An Efficient Vision Mamba-Transformer Hybrid Architecture for Abdominal Multi-Organ Image Segmentation.
Fang Lu, Jingyu Xu, Qinxiu Sun, Qiong Lou
Abstract
Open AccessAccurate abdominal multi-organ segmentation is essential for disease diagnosis and treatment planning. Although numerous deep-learning models have been proposed, current methods still struggle to balance segmentation accuracy with computational efficiency, particularly for images exhibiting inhomogeneous intensity distributions and complex anatomical structures. To address these challenges, we present a hybrid framework that integrates an Efficient Vision Mamba (EViM) module into a Transformer-based encoder. The EViM module leverages hidden-state mixer-based state-space duality to enable efficient global context modelling and channel-wise interactions. In addition, a weighted combination of cross-entropy and Jaccard loss is employed to improve boundary delineation.
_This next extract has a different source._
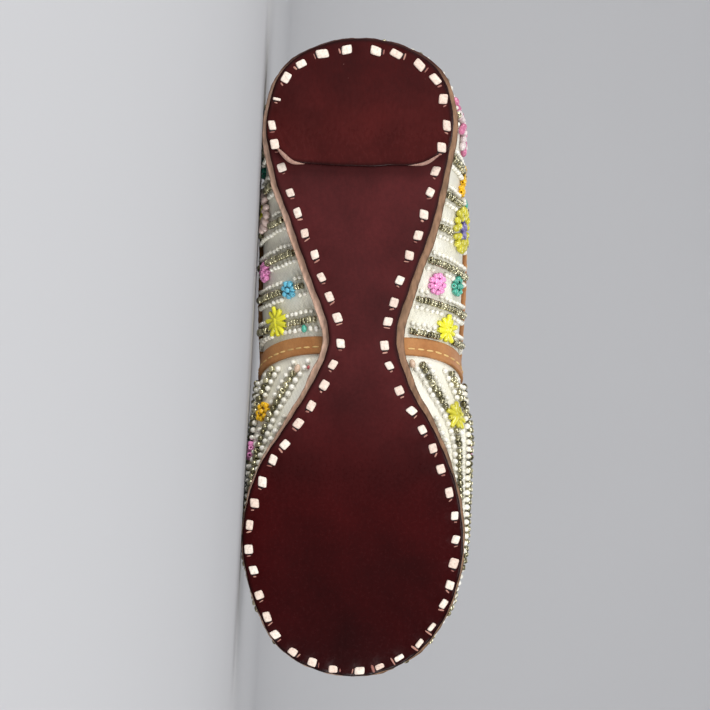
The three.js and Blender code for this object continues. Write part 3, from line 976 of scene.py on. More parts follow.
stitch_places = on_leather(stitch_plan)
down = np.tile([0.0, 0.0, -1.0], (stitch_count, 1))
along = np.column_stack([tangent, np.zeros(stitch_count)])
level_frames = np.stack([turned(along), turned(np.cross(down, along)), turned(down)], -1)
stitch_frames = tilted(level_frames, 0.09)
stitch_sizes = np.array(STITCH_SIZE) * chance.uniform(0.86, 1.1, (stitch_count, 3))
stitch_sizes[stitch_plan[:, 0] < 26, 0] *= 1.2  # the maker took longer ones round the heel
worn_thin = smoothstep(stitch_plan[:, 0], 208, 232) * (stitch_plan[:, 1] < -8)
stitch_sizes[:, 1] *= 1 - 0.42 * worn_thin
stitch_frames[..., 0] += stitch_frames[..., 1] * chance.normal(0.04, 0.13, (stitch_count, 1))
thin = int(np.argmin(np.linalg.norm(stitch_plan - (23.5, 31.0), axis=1)))
stitch_sizes[thin] = THIN_STITCH  # one strip lies on its edge
cushion = ball(8, 20, (0.36, 0.36, 0.7))
points, faces = joined(cushion, place(stitch_places + down * -0.05), stitch_frames, stitch_sizes)
make_piece("thong_stitches", points, faces, thong)

sliver = ball(6, 10, (0.8, 0.7, 1.0))
# The slits are dark slivers of painted shadow, standing in for the shade inside each awl slit.
slit_places = on_leather(stitch_plan + tangent * (stitch_sizes[:, :1] + 0.3)) - down * 0.1
points, faces = joined(sliver, place(slit_places), stitch_frames, SLIT_SIZE)
make_piece("awl_slit_shadows", points, faces, painted_slit_shadow)
past_stitch = stitch_sizes[:, :1] + chance.uniform(0.75, 1.1, (stitch_count, 1))
lip_places = on_leather(stitch_plan + tangent * past_stitch)
lip_sizes = np.array(LIP_SIZE) * chance.uniform(0.5, 1.2, (stitch_count, 3))
lip_sizes *= 1 + 0.5 * worn_thin[:, None]
points, faces = joined(sliver, place(lip_places), tilted(level_frames, 0.22), lip_sizes)
make_piece("torn_lips", points, faces, torn_dye)

# %% [markdown]
# ## The cloth upper
# The upper is undyed cotton in a plain weave over a soft leather lining, pulled down over the last
# and caught under the welt. Both are thin shells that follow the wall. The embroidery puckers the
# cloth slightly. The shoe lies on its outer side, so there the cloth is pressed in where its beads
# meet the table, and one small function keeps every layer clear of the table by its own distance.

# %% Layers on the wall
CLOTH_OUTSIDE = 0.9  # how far inside the wall's own surface, which the beads then come up to
CLOTH_THICKNESS = 0.4
LINING_OUTSIDE = 1.35
COLUMNS_AROUND, ROWS_UP = 420, 56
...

Experimental results on the Synapse dataset demonstrate that the proposed model achieves an average Dice score of 82.67% and an HD95 of 16.36 mm, outperforming current state-of-the-art methods. Further validation on the ACDC cardiac MR dataset confirms the generalizability of our approach across imaging modalities. The results indicate that the proposed framework achieves high segmentation accuracy while effectively integrating global and local information, offering a practical and robust solution for clinical abdominal multi-organ segmentation.